Kraig Lewis, a member of the Bronx 120 whose story was told in The Intercept film “Trouble Finds You,” testified to the committee about his own experience. “I was swept up in a federal gang sweep due to my childhood interactions with my friends,” Lewis said. “My evidence was Facebook posts, music videos, and the government’s interpretation of my wiretap. I had no criminal record and I was in grad school when they came for me. I had one more semester left to becoming someone like you,” he said, addressing Richards. “I spent 22 months in jail, and I don’t believe that me sitting in jail with no criminal record and no evidence of a crime due to a database is right. I shouldn’t be in the same facility as El Chapo. I feel as though my rights were violated.”

Lewis was ultimately sentenced to time served after a judge threw out the plea deal that prosecutors had extracted from him, but his dreams of higher education have been dashed, and he has struggled to find employment.

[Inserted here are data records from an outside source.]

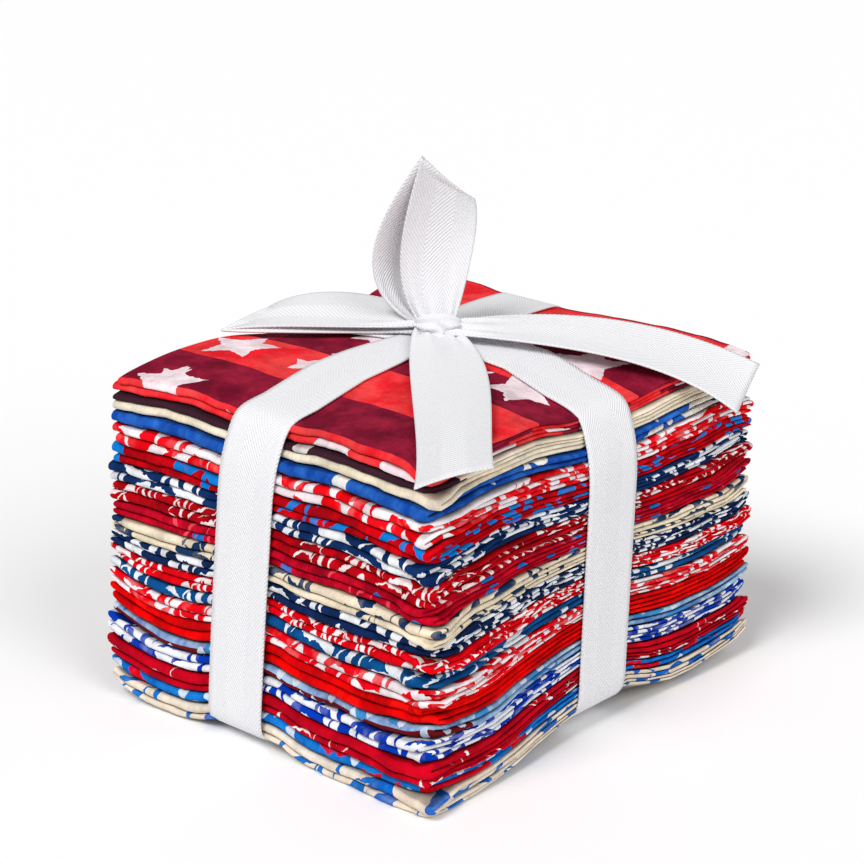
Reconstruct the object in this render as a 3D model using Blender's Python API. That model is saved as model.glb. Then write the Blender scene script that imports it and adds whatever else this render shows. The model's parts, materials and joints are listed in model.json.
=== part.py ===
"""Fat quarter bundle: nineteen folded lengths of cotton in a stack, tied both ways with one tape and a bow.

Each folded cloth is one back-and-forth section, carried along X, so its rounded folds show on the -Y face
and the edges of its layers show on the +X and -X faces. The stack is a pillow: crowned on top, pulled in
where the tape goes over its edges, and drawn up underneath there. All the packets share one family of level
surfaces, so neighbours never meet.

Sizes are in millimetres here and become metres when a mesh is made. The origin lies on the surface that the
bundle stands on, where the two windings of the tape cross.
"""

import math

import bmesh
import bpy
import numpy as np

MM = 0.001

# Stack
STACK_LENGTH = 135.0
STACK_DEPTH = 155.0
CENTRE_X = 9.0
CENTRE_Y = -5.0
CORNER_HEIGHT = 107.0
CROWN = 6.0
EDGE_STRIP = 16.0
PACKET_GAP = 0.3
LAYER_GAP = 0.2

# Tape
TAPE_WIDTH = 23.0
TAPE_THICKNESS = 1.0
TAPE_CLEARANCE = 0.3
TAPE_SEAT = TAPE_THICKNESS + TAPE_CLEARANCE
TAPE_LANE = TAPE_WIDTH / 2 + 0.7
PULL_REACH = 30.0

# How far the tape draws the stack's edge up underneath and inwards, side by side.
SIDES = ("front", "back", "left", "right")
BOTTOM_PULL = dict(zip(SIDES, (2.5, 4.0, 4.0, 9.0)))
FACE_PULL = 1.5

# The top's rim: it puffs up between the corners, more towards one end, and the tape presses a dip into it.
TOP_RIM = (
    # side, puff, share more at the far or right end, dip, reach of the dip beside the tape
    ("front", 2.4, 0.4, 3.2, 14.0),
    ("back", 2.8, 0.0, 5.5, 12.0),
    ("left", 5.2, 0.0, 5.0, 18.0),
    ("right", 3.0, -0.8, 7.0, 18.0),
)

# Corners of the stack's underside that curl up off the surface.
CORNER_LIFTS = (
    # side along X, side along Y, lift, sharpness along X, sharpness along Y
    (1, 1, 7.0, 3.0, 1.5),
    (-1, -1, 4.0, 6.0, 3.0),
    (-1, 1, 3.0, 4.0, 3.0),
)

# The cloths, from the top one down.
FABRICS = (
    # name, pitch, layers, share of the upper fold, shift along X, shift along Y, colour
    ("fabric_01_star_stripe", 5.6, 4, 0.50, -0.8, 1.6, "7A1128"),
    ("fabric_02_plum_dot", 5.8, 4, 0.46, 0.3, 0.9, "E8DCC8"),
    ("fabric_03_royal", 4.6, 2, 0.50, -0.6, 0.7, "1450B4"),
    ("fabric_04_scarlet_leaf", 7.0, 4, 0.50, 0.9, -0.3, "E02334"),
    ("fabric_05_red_blue_patch", 6.4, 4, 0.60, 0.2, 0.2, "C4121F"),
    ("fabric_06_navy_leaf", 6.2, 4, 0.50, -0.4, -0.6, "1B3A6B"),
    ("fabric_07_deep_red_comb", 7.2, 4, 0.44, 0.6, -0.2, "B3101F"),
    ("fabric_08_crimson_dot", 6.0, 4, 0.58, -0.9, 0.5, "BE1A35"),
    ("fabric_09_cream_navy", 6.4, 4, 0.60, 0.4, -0.7, "EFE2CB"),
    ("fabric_10_navy_petal", 6.2, 4, 0.52, -0.2, 0.1, "17305E"),
    ("fabric_11_red_dash", 5.8, 4, 0.50, 0.8, 0.6, "E0172A"),
    ("fabric_12_teal", 4.6, 2, 0.50, -0.5, -0.4, "1C5D96"),
    ("fabric_13_white_red_vine", 6.4, 4, 0.60, 0.5, -0.8, "F3E9EC"),
    ("fabric_14_bright_red", 7.6, 4, 0.50, -0.3, 0.3, "E50B0B"),
    ("fabric_15_periwinkle", 4.8, 2, 0.50, 0.1, 0.8, "6A84BA"),
    ("fabric_16_white_royal_vine", 6.8, 4, 0.52, -0.7, -0.5, "EEF0F7"),
    ("fabric_17_crimson_star", 7.2, 4, 0.66, 0.9, -0.9, "C0102A"),
    ("fabric_18_blue_red", 4.2, 2, 0.50, -0.3, 0.5, "1C6CC0"),
    ("fabric_19_cream_blue", 6.6, 4, 0.60, 0.5, -0.4, "EBDFCF"),
)
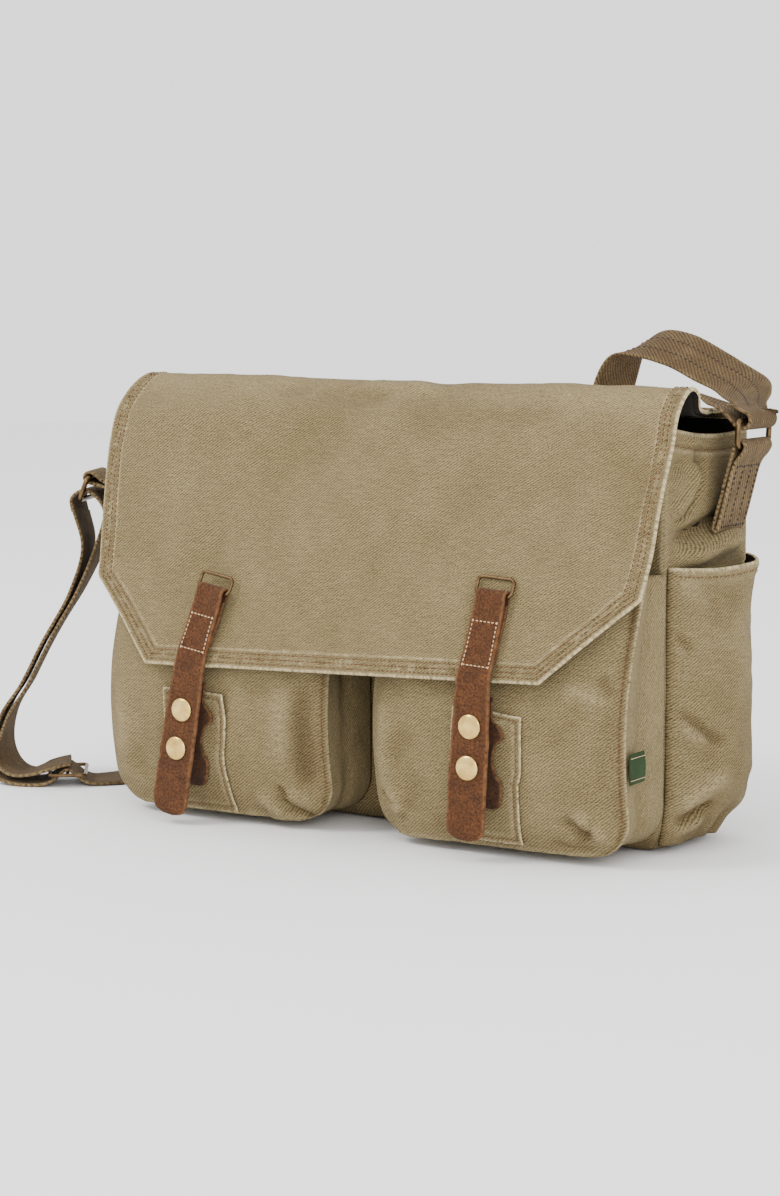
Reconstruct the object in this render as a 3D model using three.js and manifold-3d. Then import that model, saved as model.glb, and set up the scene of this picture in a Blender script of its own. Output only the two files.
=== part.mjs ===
// Canvas messenger bag: a gusseted body with two bellows pockets in front, a side pocket on each
// gusset, a folding flap held by two snap-down leather straps, and a webbing shoulder strap that
// hangs from a wire ring on each side. Millimetres, +X to the bag's left-hand side as worn,
// -Y to the front, +Z up, origin on the floor at the middle of the base.
import * as THREE from 'three';
import { mergeVertices } from 'three/addons/utils/BufferGeometryUtils.js';
import Module from 'manifold-3d';

const wasm = await Module();
wasm.setup();

// ---------------------------------------------------------------- driving dimensions
const GAP = 0.35; // clearance between touching pieces
const CANVAS = 2.4; // canvas with its seam allowance
const LINER = 1.2; // lining cloth
const LEATHER = 2.4; // suede straps
const WEBBING = 2.2; // shoulder strap webbing

const BODY = { frontHalf: 187, backHalf: 194, frontY: -36, backY: 62, frontTop: 256, backTop: 260 };
const GUSSET = { frontTop: 259, backTop: 254, sag: 4, bulge: 3 };
const BODY_CORNER = 18;

const POCKET = { bottom: 6, top: 172, corner: 25, outerX: 190, sideDrop: 13 };
const POCKET_INNER = { left: -19, right: 15 };
// depth of the stuffed pocket face at each height: [z, y]
const POCKET_PROFILE = [
  [0, -88], [25, -95.5], [60, -101.2], [90, -101.2], [112, -97.5], [152, -84.5], [172, -76],
];

const SIDE_POCKET = { frontY: -34, backY: 58, bottom: 6, frontTop: 175, backTop: 177, bulge: 24 };

const PATCH = { width: 47, thickness: 1.2 };
const PATCH_PLACE = { left: { x: -112, bottom: 8, top: 86 }, right: { x: 104, bottom: 11, top: 92 } };

const FLAP = { half: 200, hemHalf: 143, backHalf: 176, clip: 55, fold: 0.58, taper: 0.72, hemTilt: 0.032 };
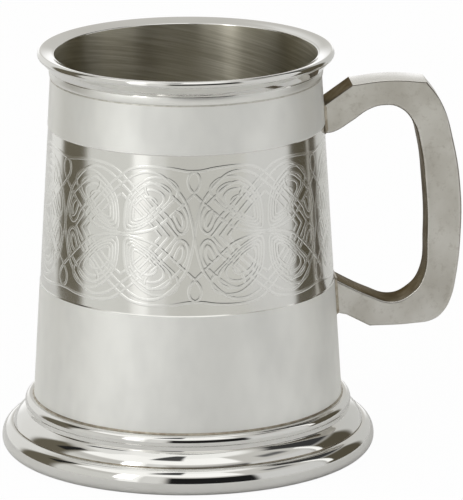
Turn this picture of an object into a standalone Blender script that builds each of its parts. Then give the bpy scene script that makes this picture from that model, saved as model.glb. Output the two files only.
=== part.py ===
"""One-pint pewter tankard, built piece by piece as it is soldered together on the bench.

A tapered drum of rolled sheet is closed by a butt seam behind the handle.  A turned mouth mount
is soldered on its upper edge, a floor disc is soldered inside its lower end, and a moulded foot is
slipped over the outside and soldered to a stout base ring.  A cast handle stands off the drum on
two soldered joints.  All sizes are in metres, +Z is up, and the handle points along +X.
"""

import math

import bmesh
import bpy
from mathutils import Matrix

# Driving dimensions.
HEIGHT = 0.1200  # standing plane to the crest of the lip
GAP = 0.0003  # clearance left at every soldered joint
TURN_STEPS = 60  # facets round each turned piece

FOOT_HEIGHT = 0.0162  # standing plane to the upper edge of the foot
MOUNT_HEIGHT = 0.0077  # lower edge of the mouth mount to the crest of the lip
DRUM_TOP_RADIUS = 0.0397  # outside, under the mouth mount
DRUM_FOOT_RADIUS = 0.04549  # outside, at the upper edge of the foot
DRUM_WALL = 0.0009
DRUM_TUCK = 0.0031  # how far the drum runs down past the floor
BAND_TOP_DROP = 0.0221  # crest of the lip to the upper border of the embossed band
BAND_HEIGHT = 0.0471
BAND_DEPTH = 0.00015
BAND_BORDER = 0.0004  # width of the sloping step at each border

SEAM_WIDTH = 0.0012
SOLDER_LINE = 0.0004  # height of the solder between drum and mouth mount

LIP_FLARE = 0.00365  # widest line of the lip, beyond the top of the drum
LIP_ROUNDING = 0.0009  # crest of the lip to its widest line, measured outwards
LIP_EDGE = 0.0011  # height of the rounded outer edge above its widest line
LIP_FUNNEL = 0.00105  # how far the funnel falls from the crest to the inner wall
LIP_INNER_STEP = 0.0004  # rounding where the funnel meets the inner wall
LIP_UNDERCUT = 0.0051  # crest of the lip to the foot of the sloping underside
LIP_COVE = 0.00015  # hollow of the sloping underside
COLLAR_PROUD = 0.0005  # how far the collar bead stands proud of the drum

FLOOR_DROP = 0.0032  # upper edge of the foot to the floor inside
FLOOR_WALL = 0.0011
FLOOR_FLANGE = 0.0018  # turned-down edge of the floor disc
FLOOR_EDGE = 0.0006  # rounding of the floor's upper edge
FLOOR_FILLET = 0.0007

BEAD_PROUD = 0.0017  # upper bead of the foot, beyond the foot's upper edge
FOOT_LEDGE = 0.00094  # upper edge of the foot, beyond the drum
BEAD_HEIGHT = 0.0042
FOOT_WALL = 0.0013
BEAD_TURN_IN = 0.0002  # how far the bead draws back in above the sweep
FOOT_SPREAD = 0.0035  # outward sweep of the moulding from the bead to the groove
FOOT_COVE = 0.0005  # hollow of that sweep
GROOVE_HEIGHT = 0.0079
BASE_SWELL = 0.0034  # how far the base ring stands out beyond the groove
BASE_MIDLINE = 0.0034  # height of the base ring's widest line
BASE_WIDTH = 0.0074  # base ring, inside to outside
BASE_FLAT = 0.0010  # half width of the flat that the tankard stands on
BASE_FLAT_SHIFT = 0.0008  # how far that flat lies inside the ring's middle
BASE_CHAMFER = 0.0008
JOINT_FILLET = 0.0006  # width of the solder lines round the foot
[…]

“What happens to the kid that grows up in that bad neighborhood, gets beat on every day, goes to his brothers for protection” Lewis asked, describing his own situation. “He’s a nerd, and he goes to Catholic school, he doesn’t even curse. He leaves the neighborhood but keeps in contact with the people who protected him his whole life, and then he falls in the gang database, and he gets swept. Now he’s got a felony and he can’t become you.”

Lewis looked at Richards, who grew up in South Jamaica, Queens. “I say ‘you’ because you’re a black man,” Lewis said. “And I wish I could be you, but I can’t now, because of what they did to me.”